**Directions for this task**
Search the listing below for the string "update" and show each line that contains it.

**Source material**
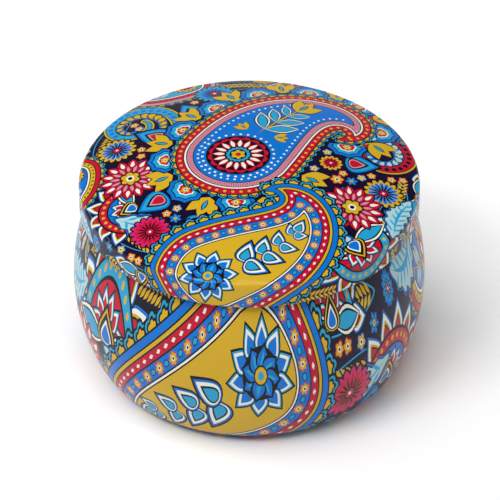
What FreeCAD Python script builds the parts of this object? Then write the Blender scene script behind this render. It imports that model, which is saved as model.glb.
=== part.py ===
import FreeCAD, Part

import math
import os

# A drum-shaped tin of seamless drawn tinplate: a bulging body and a domed slip-over lid.
# The part stands on z = 0 with its axis of symmetry on Z. All sizes are in millimetres.

# ---------------------------------------------------------------- driving dimensions

PLATE = 0.25               # thickness of the tinplate

BELLY_RADIUS = 38.5        # the body is widest here
BELLY_HEIGHT = 21.35
BASE_RADIUS = 28.7         # outer edge of the flat ring that the tin stands on
BASE_CORNER = 6.5          # outside radius between the base and the belly curve
PANEL_RADIUS = 24.7        # the raised panel inside the standing ring
PANEL_RISE = 0.8
PANEL_BEND = 1.0           # each of the two bends between panel and ring

NECK_RADIUS = 34.9         # straight neck that the lid slides over
NECK_HEIGHT = 40.6         # where the neck becomes straight
NECK_BEND = 3.0            # hollow bend between the belly curve and the neck
RIM_CURL = 0.75            # outside radius of the mouth's inward curl

LID_RADIUS = 36.9
LID_EDGE_HEIGHT = 40.0     # lower edge of the lid when it is shut
SHOULDER_HEIGHT = 46.2     # where dome and skirt would meet with a sharp corner
SHOULDER_BEND = 1.1
TOP_HEIGHT = 52.0          # crown of the dome
LID_CURL = 0.85            # outside radius of the inward curl along the lid's edge

SEAT_GAP = 0.1             # between the mouth's curl and the underside of the dome
CURL_SWEEP = 290.0         # how far round each edge is rolled, in degrees

# ---------------------------------------------------------------- sizes that follow

# Belly curve below: one arc, upright at the belly and tangent to the base corner.
_drop = BELLY_HEIGHT - BASE_CORNER
_reach = BELLY_RADIUS - BASE_RADIUS
LOWER_ARC = (_reach ** 2 + _drop ** 2 - BASE_CORNER ** 2) / (2.0 * (_reach - BASE_CORNER))

# Belly curve above: one arc, upright at the belly and tangent to the hollow neck bend.
_rise = NECK_HEIGHT - BELLY_HEIGHT
_inset = BELLY_RADIUS - NECK_RADIUS - NECK_BEND
UPPER_ARC = (_rise ** 2 + _inset ** 2 - NECK_BEND ** 2) / (2.0 * (_inset + NECK_BEND))

# The dome is part of a sphere through its crown and the sharp shoulder.
_dome_rise = TOP_HEIGHT - SHOULDER_HEIGHT
DOME_SPHERE = (LID_RADIUS ** 2 + _dome_rise ** 2) / (2.0 * _dome_rise)
DOME_CENTRE = TOP_HEIGHT - DOME_SPHERE

# The curled mouth ends just under the dome, where the shut lid rests.
CURL_CENTRE_RADIUS = NECK_RADIUS - RIM_CURL
_seat_sphere = DOME_SPHERE - PLATE - SEAT_GAP - RIM_CURL
RIM_CENTRE_HEIGHT = DOME_CENTRE + math.sqrt(_seat_sphere ** 2 - CURL_CENTRE_RADIUS ** 2)


# ---------------------------------------------------------------- profiles in the r-z half plane

def straight(start, end):
    """A straight piece of a profile between two (r, z) points."""
    return ("straight", start, end)


def bend(centre, radius, start_deg, end_deg):
    """A round piece of a profile about an (r, z) centre; 0 degrees points outwards, 90 upwards."""
    return ("bend", centre, radius, start_deg, end_deg)


def point_on(centre, radius, angle_deg):
    angle = math.radians(angle_deg)
    return (centre[0] + radius * math.cos(angle), centre[1] + radius * math.sin(angle))


def ends(piece):
    """First and last (r, z) point of a piece."""
    if piece[0] == "straight":
        return piece[1], piece[2]
    _, centre, radius, start_deg, end_deg = piece
    return point_on(centre, radius, start_deg), point_on(centre, radius, end_deg)


def moved_left(piece, distance):
    """The parallel piece, the given distance to the left of the direction of travel."""
    if piece[0] == "straight":
        (r0, z0), (r1, z1) = piece[1], piece[2]
        length = math.hypot(r1 - r0, z1 - z0)
        dr = -(z1 - z0) / length * distance
        dz = (r1 - r0) / length * distance
        return straight((r0 + dr, z0 + dz), (r1 + dr, z1 + dz))
    _, centre, radius, start_deg, end_deg = piece
    turns_left = end_deg > start_deg
    return bend(centre, radius - distance if turns_left else radius + distance, start_deg, end_deg)


def vector(point):
    return FreeCAD.Vector(point[0], 0.0, point[1])


def edge(piece):
    first, last = ends(piece)
    if piece[0] == "straight":
        return Part.LineSegment(vector(first), vector(last)).toShape()
    _, centre, radius, start_deg, end_deg = piece
    middle = point_on(centre, radius, (start_deg + end_deg) / 2.0)
    return Part.Arc(vector(first), vector(middle), vector(last)).toShape()


def drawn_shell(outside, wall_to_left):
    """Sheet of even thickness turned about Z from its outside profile, axis to curled edge."""
    inside = [moved_left(piece, wall_to_left) for piece in outside]
    at_axis = straight(ends(outside[0])[0], ends(inside[0])[0])
    at_edge = straight(ends(outside[-1])[1], ends(inside[-1])[1])
    pieces = outside + [at_edge] + inside + [at_axis]
    wire = Part.Wire(Part.__sortEdges__([edge(piece) for piece in pieces]))
    turned = Part.Face(wire).revolve(FreeCAD.Vector(0, 0, 0), FreeCAD.Vector(0, 0, 1), 360)
    return Part.Solid(turned.Shells[0]) if turned.ShapeType != "Solid" else turned


# ---------------------------------------------------------------- the two pieces

def tin_body():
    """Raised panel, standing ring, belly, hollow neck bend, straight neck and curled mouth."""
    panel_turn = math.degrees(math.acos(1.0 - PANEL_RISE / (2.0 * PANEL_BEND)))
    panel_run = 2.0 * PANEL_BEND * math.sin(math.radians(panel_turn))
    ring_start = PANEL_RADIUS + panel_run

    lower_centre = (BELLY_RADIUS - LOWER_ARC, BELLY_HEIGHT)
    corner_centre = (BASE_RADIUS, BASE_CORNER)
    corner_deg = math.degrees(math.atan2(corner_centre[1] - lower_centre[1],
                                         corner_centre[0] - lower_centre[0]))

    upper_centre = (BELLY_RADIUS - UPPER_ARC, BELLY_HEIGHT)
    hollow_centre = (NECK_RADIUS + NECK_BEND, NECK_HEIGHT)
    neck_deg = math.degrees(math.atan2(hollow_centre[1] - upper_centre[1],
                                       hollow_centre[0] - upper_centre[0]))

    curl_centre = (CURL_CENTRE_RADIUS, RIM_CENTRE_HEIGHT)
    outside = [
        straight((0.0, PANEL_RISE), (PANEL_RADIUS, PANEL_RISE)),
        bend((PANEL_RADIUS, PANEL_RISE - PANEL_BEND), PANEL_BEND, 90.0, 90.0 - panel_turn),
        bend((ring_start, PANEL_BEND), PANEL_BEND, 270.0 - panel_turn, 270.0),
        straight((ring_start, 0.0), (BASE_RADIUS, 0.0)),
        bend(corner_centre, BASE_CORNER, -90.0, corner_deg),
        bend(lower_centre, LOWER_ARC, corner_deg, 0.0),
        bend(upper_centre, UPPER_ARC, 0.0, neck_deg),
        bend(hollow_centre, NECK_BEND, 180.0 + neck_deg, 180.0),
        straight((NECK_RADIUS, NECK_HEIGHT), (NECK_RADIUS, RIM_CENTRE_HEIGHT)),
        bend(curl_centre, RIM_CURL, 0.0, CURL_SWEEP),
    ]
    return drawn_shell(outside, PLATE)


def tin_lid():
    """Shallow dome, rounded shoulder, straight skirt and curled lower edge."""
    shoulder_radius = LID_RADIUS - SHOULDER_BEND
    sphere_to_bend = DOME_SPHERE - SHOULDER_BEND
    shoulder_centre = (shoulder_radius,
                       DOME_CENTRE + math.sqrt(sphere_to_bend ** 2 - shoulder_radius ** 2))
    shoulder_deg = math.degrees(math.acos(shoulder_radius / sphere_to_bend))

    curl_centre = (LID_RADIUS - LID_CURL, LID_EDGE_HEIGHT + LID_CURL)
    outside = [
        bend((0.0, DOME_CENTRE), DOME_SPHERE, 90.0, shoulder_deg),
        bend(shoulder_centre, SHOULDER_BEND, shoulder_deg, 0.0),
        straight((LID_RADIUS, shoulder_centre[1]), (LID_RADIUS, curl_centre[1])),
        bend(curl_centre, LID_CURL, 0.0, -CURL_SWEEP),
    ]
    return drawn_shell(outside, -PLATE)


def main():
    os.makedirs("parts", exist_ok=True)
    for name, shape in (("tin_body", tin_body()), ("tin_lid", tin_lid())):
        box = shape.optimalBoundingBox()
        print(name, shape.ShapeType, "valid", shape.isValid(),
              "volume %.1f mm3" % shape.Volume,
              "r %.2f, z %.2f to %.2f" % (box.XMax, box.ZMin, box.ZMax))
        shape.exportStep("parts/" + name + ".step")


main()
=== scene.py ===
import math

import bpy
import numpy as np
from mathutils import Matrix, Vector
from mathutils.bvhtree import BVHTree
from mathutils.geometry import delaunay_2d_cdt


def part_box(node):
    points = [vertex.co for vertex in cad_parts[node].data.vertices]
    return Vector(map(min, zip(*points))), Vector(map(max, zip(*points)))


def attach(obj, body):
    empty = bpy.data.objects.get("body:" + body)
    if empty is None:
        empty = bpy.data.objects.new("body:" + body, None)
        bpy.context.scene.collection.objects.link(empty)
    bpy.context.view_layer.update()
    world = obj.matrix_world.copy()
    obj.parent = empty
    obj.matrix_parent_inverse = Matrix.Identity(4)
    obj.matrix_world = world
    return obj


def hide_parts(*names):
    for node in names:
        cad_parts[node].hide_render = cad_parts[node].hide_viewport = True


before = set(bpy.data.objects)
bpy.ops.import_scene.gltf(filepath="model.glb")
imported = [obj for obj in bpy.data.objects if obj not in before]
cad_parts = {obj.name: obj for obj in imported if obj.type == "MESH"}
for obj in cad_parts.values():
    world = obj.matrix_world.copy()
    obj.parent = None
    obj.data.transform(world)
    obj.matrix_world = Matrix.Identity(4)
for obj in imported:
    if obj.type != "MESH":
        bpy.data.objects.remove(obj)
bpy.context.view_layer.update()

# A drum-shaped spice tin of drawn tinplate, printed all over with a paisley garden under gloss varnish.
# Both shells are rebuilt on the frame's own profile as closed sheets. The artwork is drawn flat in
# millimetres, cut into the sheet's surface, and stretched over it as drawing stretches a printed blank.

MM = 0.001

# ---------------------------------------------------------------- sizes in millimetres

_, BODY_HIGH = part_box("tin_body")
LID_LOW, LID_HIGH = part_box("tin_lid")

PLATE = 0.25               # thickness of the tinplate

BELLY_RADIUS = round(BODY_HIGH.x / MM, 2)
BELLY_HEIGHT = 21.35
BASE_RADIUS = 28.7
BASE_CORNER = 6.5
PANEL_RADIUS = 24.7
PANEL_RISE = 0.8
PANEL_BEND = 1.0
NECK_RADIUS = 34.9
NECK_HEIGHT = 40.6
NECK_BEND = 3.0
RIM_CURL = 0.75
RIM_CENTRE_HEIGHT = round(BODY_HIGH.z / MM, 2) - RIM_CURL

LID_RADIUS = round(LID_HIGH.x / MM, 2)
LID_EDGE_HEIGHT = round(LID_LOW.z / MM, 2)
TOP_HEIGHT = round(LID_HIGH.z / MM, 2)
SHOULDER_HEIGHT = 46.2     # where dome and skirt would meet with a sharp corner
SHOULDER_BEND = 1.1
LID_CURL = 0.85
CURL_SWEEP = 290.0         # how far round each edge is rolled, in degrees

PRINT_RADIUS = 46.0        # the artwork's disc, at the lid's scale
BODY_PRINT_SCALE = 1.53    # the body carries the same artwork, larger, turned and a little off centre
BODY_PRINT_TURN = 9.1
BODY_PRINT_SHIFT = 1.6

RING_STEPS = 180           # points round a ring of the printed side
INSIDE_STEPS = 120         # and of the bare side
CUT_ERROR = 0.002          # points of the artwork nearer than this are one point
RIM_CLEARANCE = 0.02       # the lines of the artwork end this far inside its rim
PRINTED_ERROR = 0.025      # straight rows of the printed side stay this near to its profile
BARE_ERROR = 0.01          # and those of the bare side this near
LEAST_COVER = 1.5          # shapes narrower than this are not counted as hiding others
LEAST_HALF_WIDTH = 0.02    # a route's outline ends where it gets thinner than this
STEEPEST = 0.95            # the most that a route may widen, per unit along it
LINE_WIDTH = 0.22          # of the black lines between the bands of a paisley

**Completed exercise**
    bpy.context.view_layer.update()
bpy.context.view_layer.update()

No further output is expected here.